Sir Charles Lock Eastlake (17 November 1793 – 24 December 1865) was an English painter, gallery director, collector and writer of the early 19th century.
==Life==

Eastlake was born in Plymouth, Devon, the fourth son of an Admiralty lawyer. He was educated at local grammar schools in Plymouth and, briefly, at Charterhouse (then still in London). He was committed to becoming a painter, and in 1809 he became the first pupil of Benjamin Haydon and a student at the Royal Academy schools in London — where he later exhibited.
However his first exhibited work was shown at the British Institution in 1815, a year in which he also visited Paris and studied works in the Louvre (then known as the Musée Napoléon). His first notable success was a painting ''Napoleon on Board the Bellerophon in Plymouth Sound'' (1815; now in the National Maritime Museum, London). Like many other people at the time, Eastlake had hired a boat to take him to the ship on which Napoleon was held captive in Plymouth harbour. He sketched him from the boat.

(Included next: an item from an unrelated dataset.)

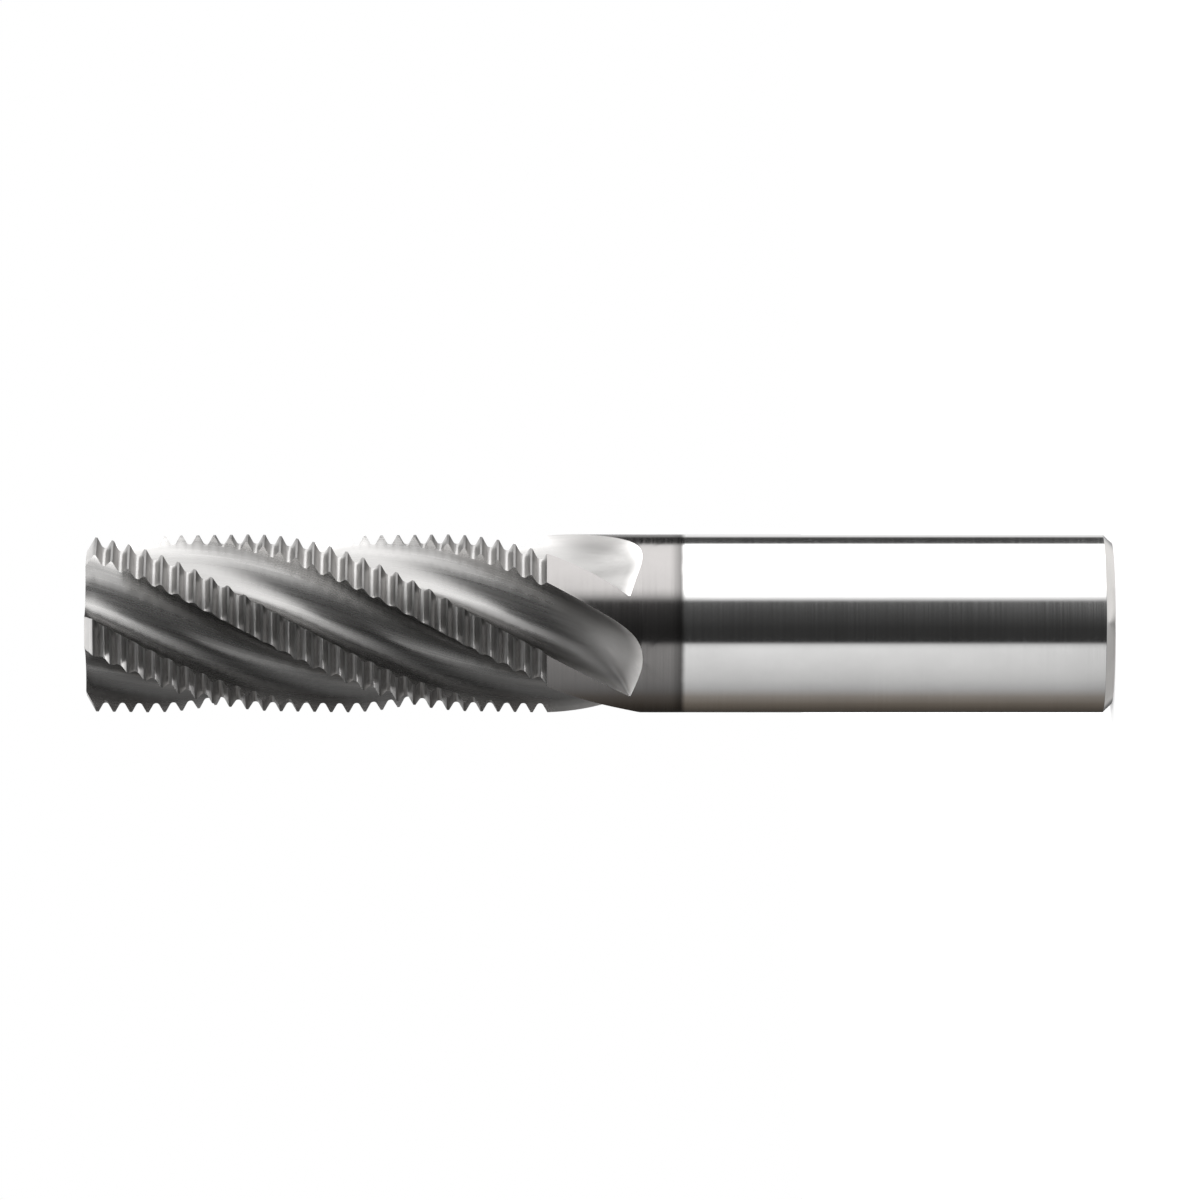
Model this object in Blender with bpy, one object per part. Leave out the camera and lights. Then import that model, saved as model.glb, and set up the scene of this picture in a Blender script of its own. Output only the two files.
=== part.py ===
"""Solid carbide thread mill, ground from one round blank.

The tool stands on the flat end of its shank, at the origin, with its cutting end up along +Z.
Distances along the tool are measured down from the cutting end, as a grinder sets them out.
Five flutes wind round the cutting end. The lands between them carry rows of thread teeth:
the rows are rings and not a helix, because the machine gives the tool its pitch as it circles.
A ring of the mesh is worked out at every corner of the tooth profile. Below the teeth the
flutes run out along the arc that the grinding wheel leaves as it lifts off the shank.
"""

import math

import bmesh
import bpy
from mathutils import Vector

# Lengths in metres
OVERALL_LENGTH = 0.092
SHANK_DIAMETER = 0.016
SHANK_CHAMFER = 0.0008
CUTTING_DIAMETER = 0.016
THREAD_PITCH = 0.0015
FIRST_ROW = 0.0009
FLUTE_DEPTH = 0.0032
GULLET_RADIUS = 0.0024
LAND_WIDTH = 0.00335
LAND_RELIEF = 0.0001
FLUTE_OVERRUN = 0.0012
RUN_OUT_RADIUS = 0.0100

# Counts and angles
THREAD_ROWS = 27
FLUTE_COUNT = 5
FLANK_ANGLE = math.radians(30.0)
HELIX_ANGLE = math.radians(30.0)
RAKE_ANGLE = math.radians(6.0)
BACK_ANGLE = math.radians(27.0)
WHEEL_LEAN = math.radians(14.6)
FIRST_EDGE_ANGLE = math.radians(60.2)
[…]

In 1816, he travelled to Rome where he painted members of the British elite staying in Italy including fellow artists Sir Thomas Lawrence and J. M. W. Turner. He also travelled to Naples and Athens.
Despite being based predominantly in mainland Europe, Eastlake regularly sent works back to London for exhibition, and in 1827 he was elected a member of the Royal Academy. Three years later, he returned to England permanently where he continued to paint historic and biblical paintings set in Mediterranean landscapes.
As an art scholar, he translated Goethe's ''Zur Farbenlehre'' (Theory of Colours, 1840) and the ''Handbuch der Geschichte der Malerei'' (Handbook of the History of Painting) by Franz Kugler. These publications and his reputation as an artist led to his nomination in 1841 to become secretary of the Fine Arts Commission, the body in charge of government art patronage. In his ''On Vision and Colors'', § 14, Schopenhauer praised Eastlake's translation of Goethe.
Having already advised the National Gallery, London on acquisitions, he was appointed the Gallery's first Keeper in 1843, a post he later resigned to resume writing and painting. In 1845, he was elected into the National Academy of Design as an Honorary Academician.
In 1849 he married Elizabeth Rigby, an art historian and translator of German art histories, forming a formidable art history writing partnership.
From 1850–1865, he was the second president of the Birmingham Society of Artists. Elected President of the Royal Academy and knighted in 1850, he became a notable figure in the British art establishment, being appointed the first President of the Photographic Society in 1853 and, in 1855, the first Director of the National Gallery. His directorship was marred by the signal failure of the National Gallery to fulfil the terms of the bequest of J.M.W.Turner, his erstwhile friend. Cambridge University awarded him an honorary degree in 1864.